There is history between them too. Potter remembers a teenage Isak scoring on his professional debut for AIK. The opposition that day? His Ostersunds side. The threads have been weaving for a long time.

A modest base, a demanding stage

As one of the last nations to secure their place, Sweden had to pick from what was left on the World Cup logistics board. Their training base will be SDJA, a high school facility in San Diego.

It is hardly a luxury complex, but there are no complaints from the coach. He points instead to the details that will matter: set-pieces in the heat, physical freshness, mental clarity.

He describes squad selection as involving the “toughest conversations as a father and human being”. It is a revealing choice of words. For all the tactical diagrams and video sessions, this part of the job still cuts closest.

While England will set up camp in Miami before the tournament, Sweden will stay rooted in Stockholm until they travel, allowing players to be with family and friends after a long, draining club season. The idea is simple: recharge at home, then attack the world.

Friendlies against Norway and Greece will sharpen the edges. Then, on 15 June, Tunisia await and the lights go up on Sweden’s return to the biggest stage.

From Maradona on TV to the dugout

Potter’s journey to that touchline began, like so many others, in front of a television.

“My first football memory is from 1986 – I was 11, watching Diego Maradona,” he recalled. “That was when I realised how special the game was. To work in that environment now is a dream.”

From an 11-year-old boy staring at the screen to a 51-year-old coach leading Sweden back to the World Cup, the path has been anything but smooth.
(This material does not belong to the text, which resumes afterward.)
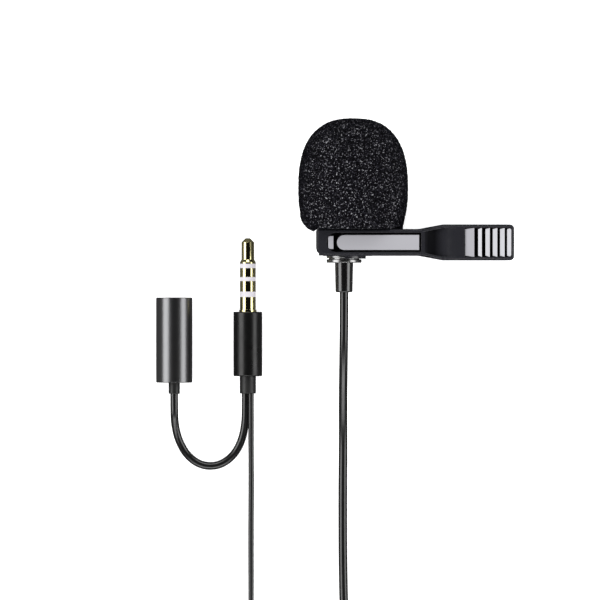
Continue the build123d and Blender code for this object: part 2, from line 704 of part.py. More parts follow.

It has taken sackings, self-doubt, reinvention in a foreign land, and a late winner that sent a stadium into chaos.

The dream, though, is no longer on the television. It is in San Diego’s training pitches, in Stockholm’s anthem, and in a date with Tunisia on 15 June.

The question now is not whether Graham Potter belongs on this stage.

It is how far this adopted Swede can take them once the World Cup begins.